Por Lydia Cacho
20 de diciembre de 2010
[Reimpreso de El Universal]
El jueves recibí un mensaje telefónico: “Es 16 de diciembre, asesinaron a Marisela Escobedo, ¿ahora qué hacemos, Lydia?”. El shock fue inmenso; conocí a Marisela, una mujer admirable, como lo son las madres y hermanas de las mujeres que a lo largo de más de una década han dedicado su vida a esclarecer los crímenes que les arrebataron un ser amado.
El día que su hija Rubí, de 16 años, apareció muerta, Marisela y su familia supieron que el asesino era su novio, Sergio Rafael Barraza Bocanegra. Él mismo admitió haberla matado “por celos”. Desde entonces, Marisela dedicó sus días y noches, como la mejor criminóloga (que no era), a obtener evidencia; como el mejor ministerio público (que no era), a conseguir testigos y corroborar hechos. Como una fuerza de la naturaleza ante cada falla del sistema judicial, Marisela y sus abogadas tocaron puertas que nunca se abrieron. Y así, con la puerta cerrada como un símbolo de lo que le sucede a la sociedad mexicana, a Marisela un asesino le pegó tres balazos frente al Palacio de Gobierno. Dos días después, mientras el gobernador Duarte daba discursos vacuos de indignación, delincuentes incendiaron el negocio del esposo de Marisela y secuestraron al cuñado.
¿Cómo se atreven a asesinar a una reconocida defensora frente al Palacio de Gobierno donde hay cámaras? ¿Quién se atreve, en un caso tan sonado, a ir a por el esposo? Se atreven delincuentes comunes que hace tiempo entendieron que la ineficacia del Estado está siempre a su favor. Se atreve un hombre que fue dejado en libertad y que había amenazado de muerte a la madre de Rubí. Se atreve ese que sabía que ni siquiera había orden de aprehensión en su contra. Se atreven los que intuían que el gobernador estaría distraído hablando, en lugar de proteger de inmediato a la familia de Marisela.

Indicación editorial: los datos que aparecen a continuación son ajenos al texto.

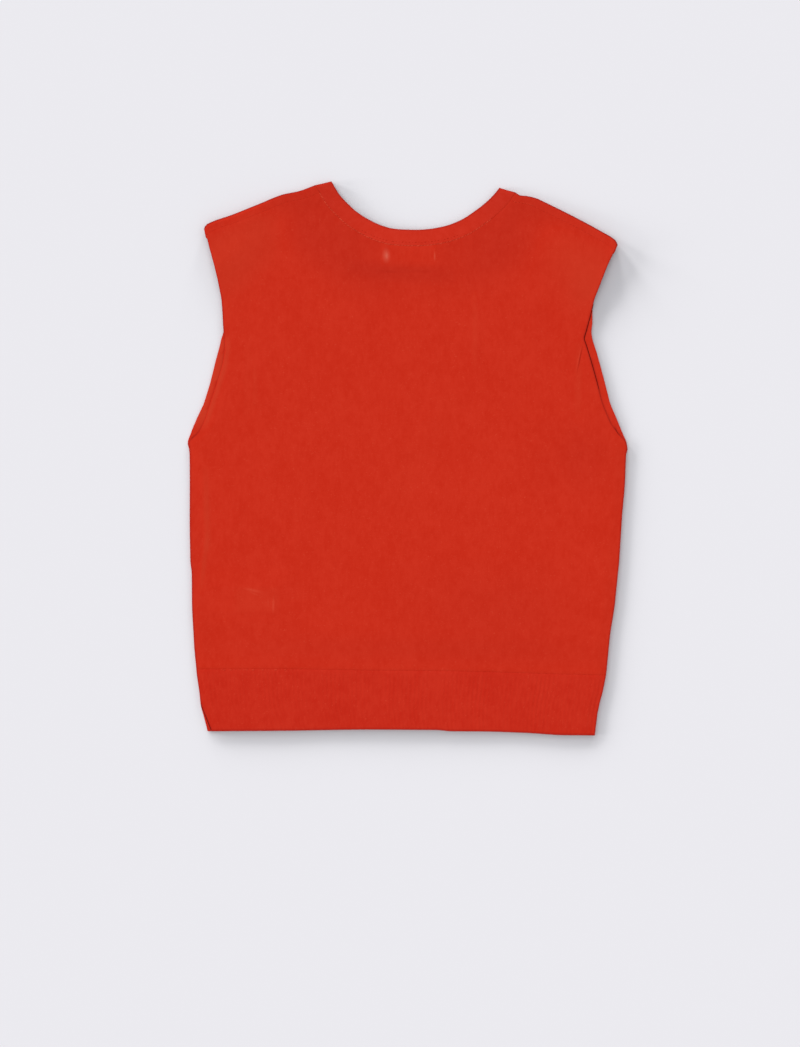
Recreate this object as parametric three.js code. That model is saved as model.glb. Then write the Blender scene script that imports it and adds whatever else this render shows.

Tal vez la gran tragedia para este país es que una buena parte de la sociedad civil: activistas y defensoras de los derechos humanos, trabajan creyendo que ésta es una labor de colaboración con el Estado, que a pesar de las críticas hay una coincidencia en la meta: un país mejor. Pero en realidad las grandes coincidencias las tienen los delincuentes y el crimen organizado con el Estado mexicano. Ellos saben que mientras la sangre corre por las calles, los políticos, entretenidos en sus juegos de dimes y diretes, tras la puerta cerrada, enviarán condolencias mediáticas o por Twitter. Mientras que los delincuentes consideran una amenaza a las defensoras de derechos humanos, pero no al Estado.
Las madres y los padres van dejando la vida por ir tras la memoria de sus muertas, van siguiendo las huellas de violadores, asesinos, sicarios, narcotraficantes, tratantes o policías que, previendo su impunidad, se atreven a exterminar a sus novias, esposas, amigas, empleadas, esclavas o desconocidas. Y las matan porque quieren y porque pueden hacerlo. Porque, durante décadas, el gobierno de Chihuahua y sus procuradores ignoraron la creciente violencia, se coludieron con los victimarios, tiraron a locas a las madres que gritaban por la vida de sus hijas, descalificaron y cerraron la puerta en las narices a las activistas de derechos humanos que exigían que el Estado hiciera su trabajo, que creara las condiciones para abatir la pobreza, para promover la educación, para crear una ciudad segura.
Hace 15 años que viajo a Chihuahua; he documentado la ignominia de los malos y el poder de la sociedad civil, marché cruzando el puente y los parques al lado de mujeres valientes como Marisela. Aprendí a seguir creyendo a pesar de todo; descubrí de lo que es capaz una madre cuando su hija ha desaparecido, y aprendí que todas somos un poco madres de todas las niñas mexicanas. Nunca, en toda mi vida, he visto a una comunidad tan capaz de sobrevivir al dolor, tan unida a pesar de sus diferencias, tan fuerte para no darse por vencida, como Chihuahua y su Ciudad Juárez. En esa tierra he conocido a las mujeres más valientes, a los hombres más solidarios, poetas y académicos, periodistas y obreros. Secando las lágrimas con periódicos, con las manos unidas, nadie se dará por vencido en Chihuahua, eso quedó claro durante el sepelio de Marisela. Más allá de la indignación, de la ira, de la desesperación de este caso, la pregunta es: ¿cuándo los gobernantes de México tendrán la valentía y fortaleza de estas mujeres?